Re: how to recover the whole month backups
2007-12-07 22:01:09
Ahh, so you have a 1TB RAID on which you have set up 30 virtual tapes,
and those 30 tapes occupy 300GB after running for 30 days. You could
add more virtual tapes as suggested by Jean-Louis, however, at
300GB/month you are going to run out of space sometime after 3 months.
You're also putting all your eggs in one RAID, to twist a phrase. If
that were a server class RAID built with server class SCSI drives, I
might trust it; but, if it is cheap hardware SATA type stuff, I've
heard more than a few horror stories of multiple drive failures
leading to data loss.
I know ur concern. I am using SATA2 HDD 7200rpm RAID 5 (h/w raid). If
HDD failure I can still rebuild it.
So you have a couple of issues. You should think about redundancy and
how well you are covering yourself. This is strongly influenced by
your budget, but at least consider having a hot spare configured in
your RAID. And, be sure to keep an eye on things. Watch log files.
Perhaps implement some automated checking and notification of hardware
errors. That's one reason I like real tapes -- the possibilities for
catastrophic data loss are almost nil.
Real tapes is better but budget is limited to me to have it. It is not
cheap. That's why I am using tapeless. Furthermore, who are going to
load tapes if it is full let say in midnight/early morning.
Your other issue is bringing your storage capacity and your backup
policies into line with one another. You indicate you want coverage
for a year. Using your current configuration and expanding the number
of virtual tapes will have you running out of storage capacity in just
over 3 months. Your daily needs aren't that big. I don't know what
your configuration is (dump cycle, runs per cycle, etc.), but
adjusting those probably wouldn't help enough, since you need 3 or 4
times as much storage capacity. However, since your daily backups are
not too big, you could perhaps once a month force all your DLEs to
full and then mark that tape as no-reuse. At the end of some period,
you'll have a bunch of full backups marked no-reuse and a full cycle
of vtapes that just keep getting turned over (maybe a 6 week cycle?).
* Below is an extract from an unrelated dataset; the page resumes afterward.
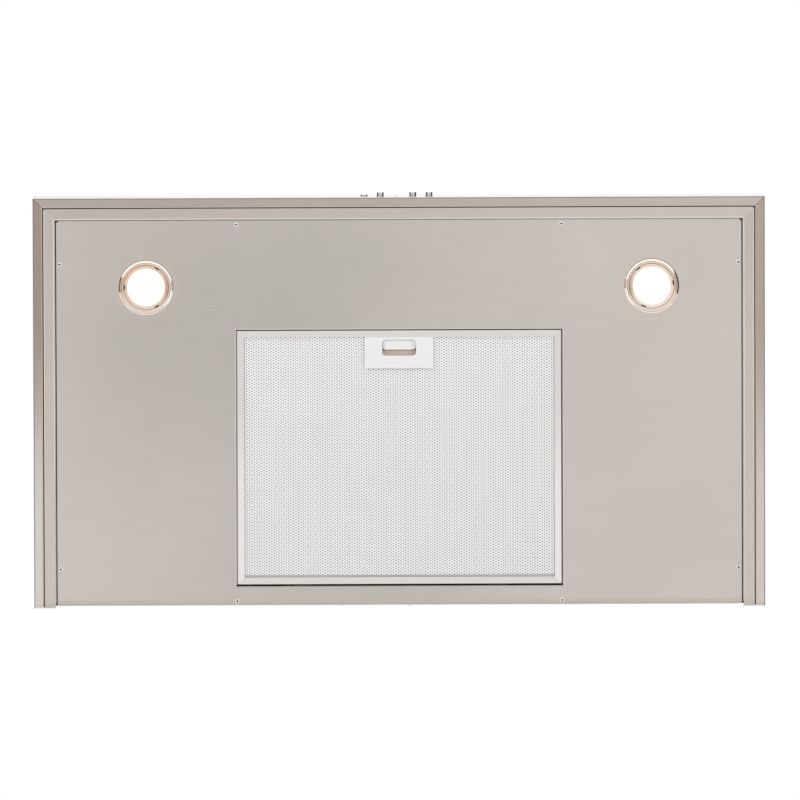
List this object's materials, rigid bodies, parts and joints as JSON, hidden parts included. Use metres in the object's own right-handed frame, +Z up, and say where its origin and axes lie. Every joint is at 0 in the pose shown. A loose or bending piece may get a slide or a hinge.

You will have to determine what fits into your storage capacity. Then
you could just remove the no-reuse tag for the oldest and let it go
back into the cycle. At that point you are in a pattern of each month
or so forcing a full, marking it no-reuse, and releasing the oldest
no-reuse to go back into the cycle. Your cycle would be totally
automated by Amanda, but your forced fulls would be manual (though you
could script it). That's just one possibility.
Yeah, that is better solution. I have never thought about it. I will try
to apply it.
FYI, my dumpcycle is 30 days, tapecycle 31 tapes and no runspercycle
settings.
I wouldn't get into multiple configurations until you are really
comfortable with it. Otherwise, it could make things too complicated
as well as less efficient for your storage capacity. Better to have
all your backups and indexes under one configuration. Amanda can
continue to plan incrementals based on the no-reuse fulls since they
are part of the same configuration. But that's just my opinion for
your situation at this point in time.
Much thanks for ur meaningful explanations. It will save disk space if I
mark my tapes to no-reuse and I wouldn't waste my times to restore.